**Data excerpt**:
--- Begin ---

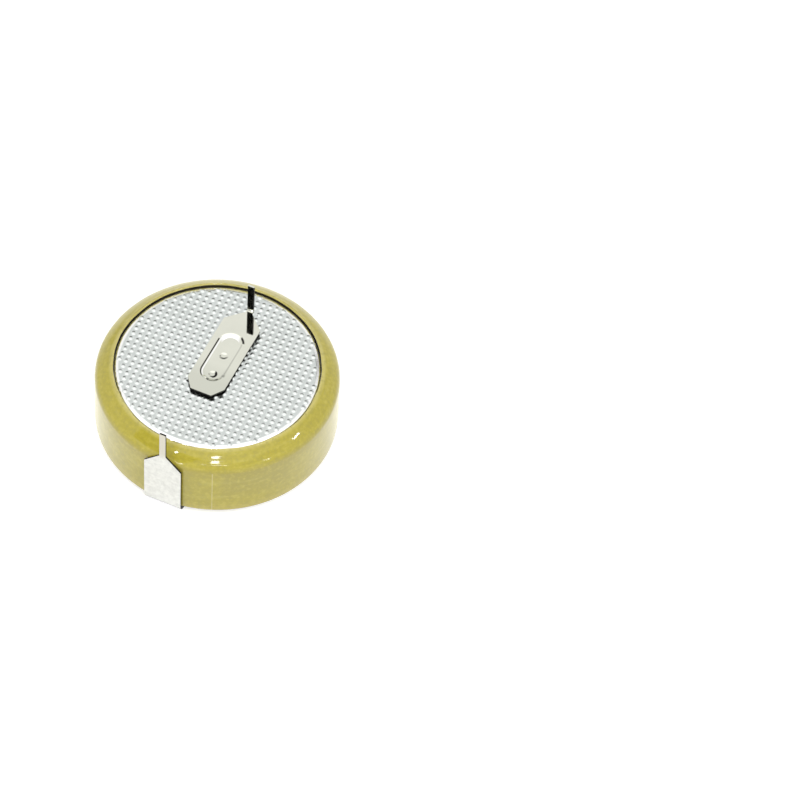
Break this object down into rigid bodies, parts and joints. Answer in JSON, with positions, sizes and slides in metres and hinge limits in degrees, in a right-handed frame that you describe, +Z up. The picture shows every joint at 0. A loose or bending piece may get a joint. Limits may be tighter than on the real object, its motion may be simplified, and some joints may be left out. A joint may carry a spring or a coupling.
{
  "type": "lithium coin cell with solder tabs",
  "caption": "Crimped lithium coin cell in a shrink sleeve, lying on its positive side, with a knurled negative face and welded tabs folded up into solder pins.",
  "frame": {"origin": "on the cell's axis, at the underside of the strip that the cell lies on", "axes": "+Z up, from the positive side to the negative face; the positive tab stands at -Y and the negative pin towards +Y"},
  "size_m": [0.0247, 0.0249, 0.0124],
  "materials": {
    "can_steel": "nickel-plated stainless steel, satin",
    "cap_steel": "nickel-plated stainless steel with a fine knurled lattice, satin",
    "gasket_plastic": "moulded polypropylene",
    "cathode_mix": "pressed manganese dioxide powder with carbon, matte",
    "ring_steel": "stainless steel",
    "separator_fabric": "non-woven polypropylene",
    "lithium_metal": "soft rolled lithium metal, dull silver",
    "sleeve_film": "olive-yellow heat-shrink film, glossy",
    "tab_nickel": "nickel-plated steel strip, satin, with a fine grain along it"
  },
  "bodies": {
    "root": {"positive_can": "can_steel", "negative_cap": "cap_steel", "gasket": "gasket_plastic", "cathode_pellet": "cathode_mix", "cathode_ring": "ring_steel", "separator": "separator_fabric", "lithium_anode": "lithium_metal", "sleeve": "sleeve_film", "positive_tab": "tab_nickel", "negative_tab": "tab_nickel"}
  },
  "joints": []
}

--- End ---

State how many lines of the listing above hold the word "into", with nothing but the number.

**Answer for this exercise**:
2